>> Start COLLECTED DATA
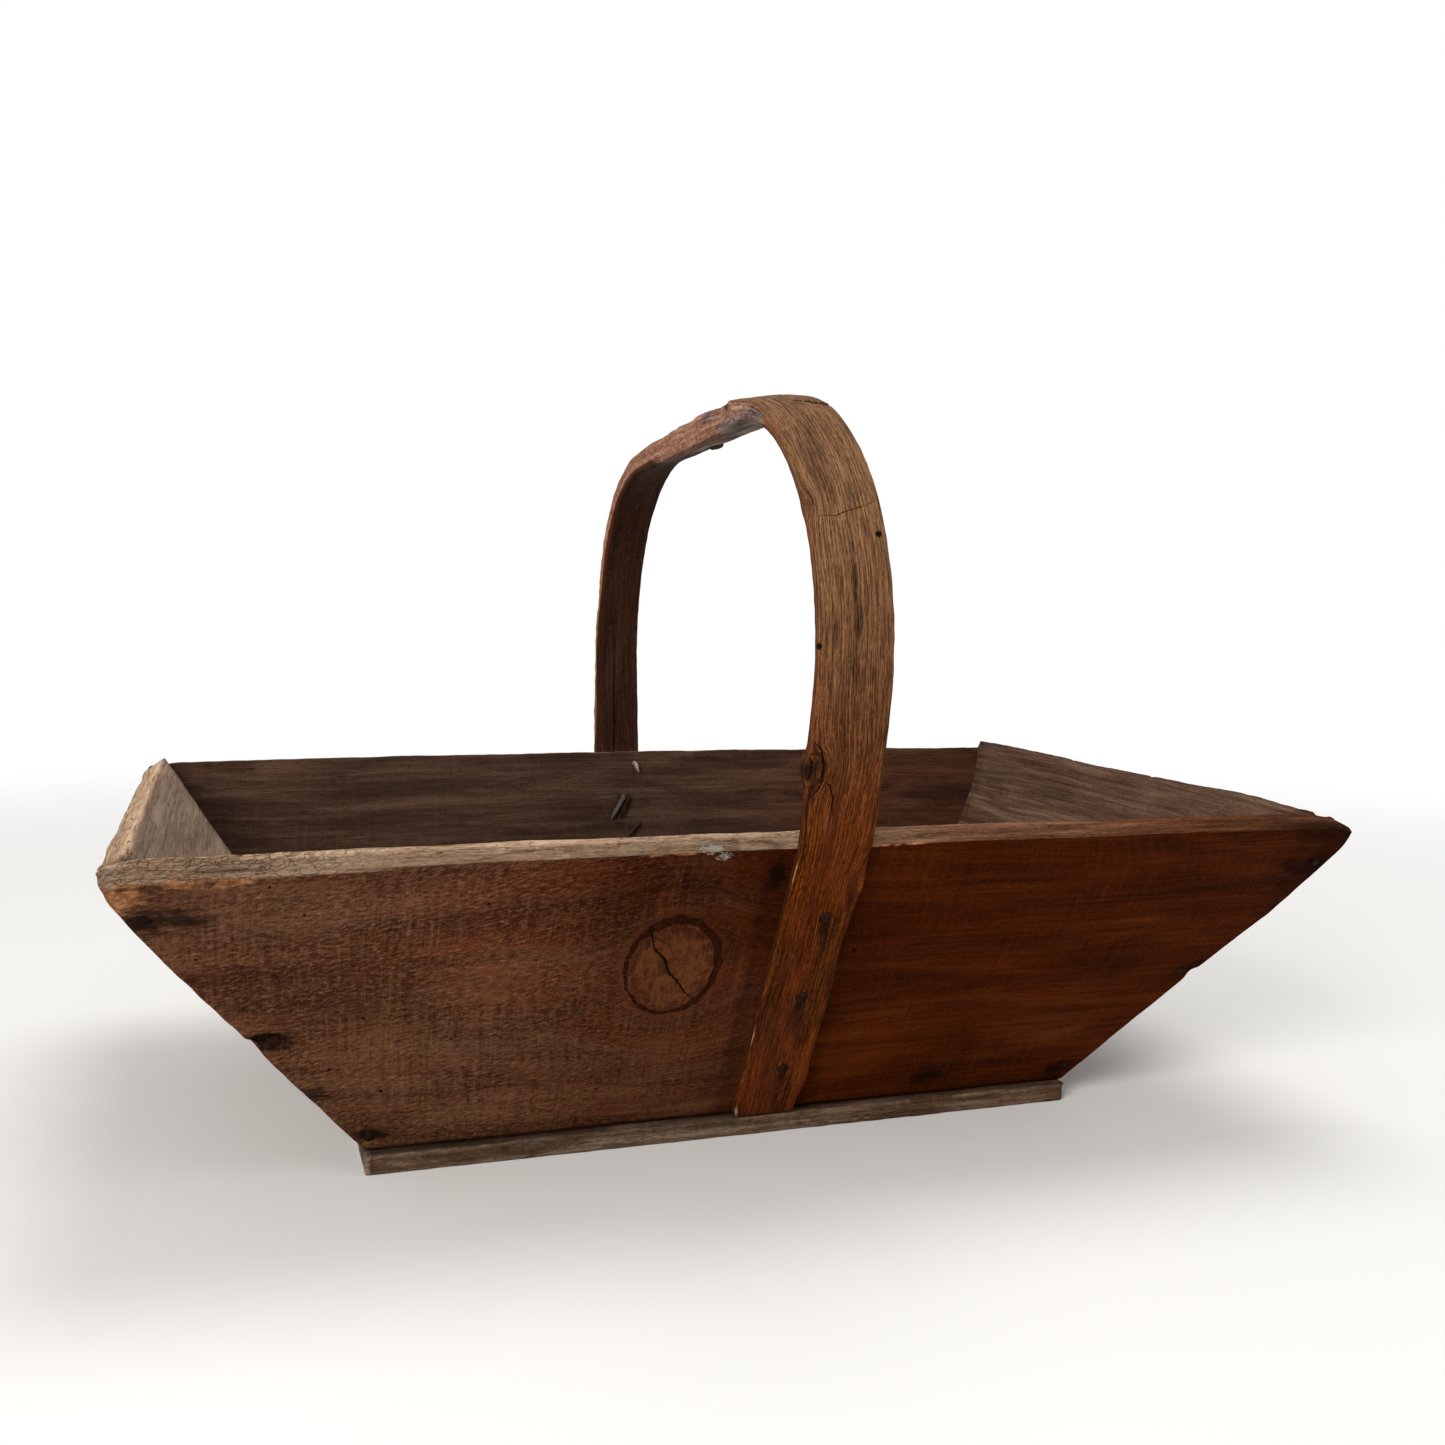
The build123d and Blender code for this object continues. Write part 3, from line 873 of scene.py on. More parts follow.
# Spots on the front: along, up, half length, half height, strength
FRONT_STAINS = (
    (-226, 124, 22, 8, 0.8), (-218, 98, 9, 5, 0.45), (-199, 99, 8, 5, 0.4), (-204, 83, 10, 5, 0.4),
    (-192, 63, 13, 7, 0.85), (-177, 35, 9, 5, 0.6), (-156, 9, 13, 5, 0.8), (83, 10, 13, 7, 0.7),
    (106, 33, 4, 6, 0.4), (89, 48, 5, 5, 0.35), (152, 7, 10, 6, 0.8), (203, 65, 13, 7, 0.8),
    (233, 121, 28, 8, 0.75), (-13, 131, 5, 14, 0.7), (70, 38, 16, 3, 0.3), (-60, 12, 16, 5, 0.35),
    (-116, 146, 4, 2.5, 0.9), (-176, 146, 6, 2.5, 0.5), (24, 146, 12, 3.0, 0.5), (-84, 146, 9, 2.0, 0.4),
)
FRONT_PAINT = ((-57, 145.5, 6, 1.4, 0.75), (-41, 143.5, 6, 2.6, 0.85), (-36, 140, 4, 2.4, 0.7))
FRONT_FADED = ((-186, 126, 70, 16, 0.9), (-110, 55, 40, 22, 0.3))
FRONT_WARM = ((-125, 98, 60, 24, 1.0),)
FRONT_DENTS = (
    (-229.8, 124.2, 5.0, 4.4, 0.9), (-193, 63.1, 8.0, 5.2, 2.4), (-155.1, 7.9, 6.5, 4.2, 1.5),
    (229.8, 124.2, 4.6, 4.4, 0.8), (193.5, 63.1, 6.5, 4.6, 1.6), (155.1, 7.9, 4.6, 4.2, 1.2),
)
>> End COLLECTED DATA
EXERCISE PROMPT:
Reproduce the data shown above exactly.

EXERCISE RESULT:
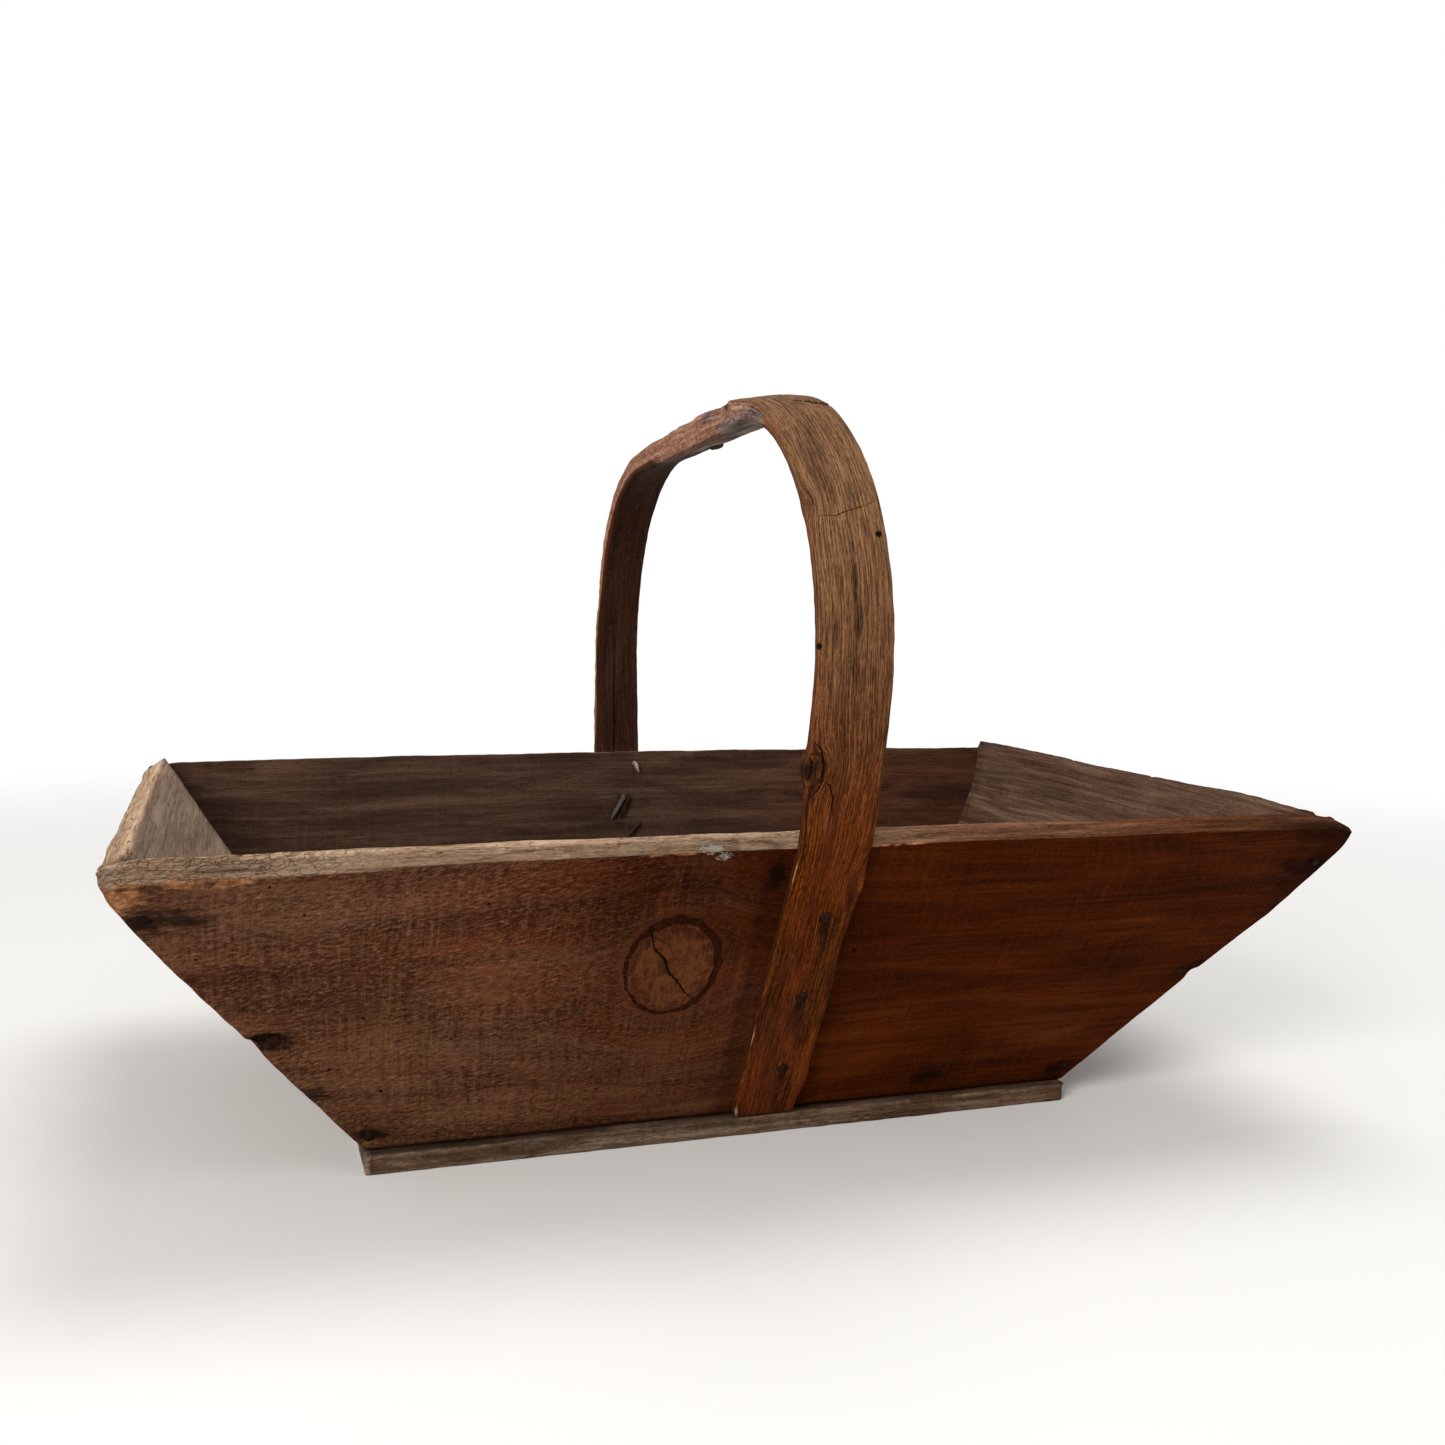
The build123d and Blender code for this object continues. Write part 3, from line 873 of scene.py on. More parts follow.
# Spots on the front: along, up, half length, half height, strength
FRONT_STAINS = (
    (-226, 124, 22, 8, 0.8), (-218, 98, 9, 5, 0.45), (-199, 99, 8, 5, 0.4), (-204, 83, 10, 5, 0.4),
    (-192, 63, 13, 7, 0.85), (-177, 35, 9, 5, 0.6), (-156, 9, 13, 5, 0.8), (83, 10, 13, 7, 0.7),
    (106, 33, 4, 6, 0.4), (89, 48, 5, 5, 0.35), (152, 7, 10, 6, 0.8), (203, 65, 13, 7, 0.8),
    (233, 121, 28, 8, 0.75), (-13, 131, 5, 14, 0.7), (70, 38, 16, 3, 0.3), (-60, 12, 16, 5, 0.35),
    (-116, 146, 4, 2.5, 0.9), (-176, 146, 6, 2.5, 0.5), (24, 146, 12, 3.0, 0.5), (-84, 146, 9, 2.0, 0.4),
)
FRONT_PAINT = ((-57, 145.5, 6, 1.4, 0.75), (-41, 143.5, 6, 2.6, 0.85), (-36, 140, 4, 2.4, 0.7))
FRONT_FADED = ((-186, 126, 70, 16, 0.9), (-110, 55, 40, 22, 0.3))
FRONT_WARM = ((-125, 98, 60, 24, 1.0),)
FRONT_DENTS = (
    (-229.8, 124.2, 5.0, 4.4, 0.9), (-193, 63.1, 8.0, 5.2, 2.4), (-155.1, 7.9, 6.5, 4.2, 1.5),
    (229.8, 124.2, 4.6, 4.4, 0.8), (193.5, 63.1, 6.5, 4.6, 1.6), (155.1, 7.9, 4.6, 4.2, 1.2),
)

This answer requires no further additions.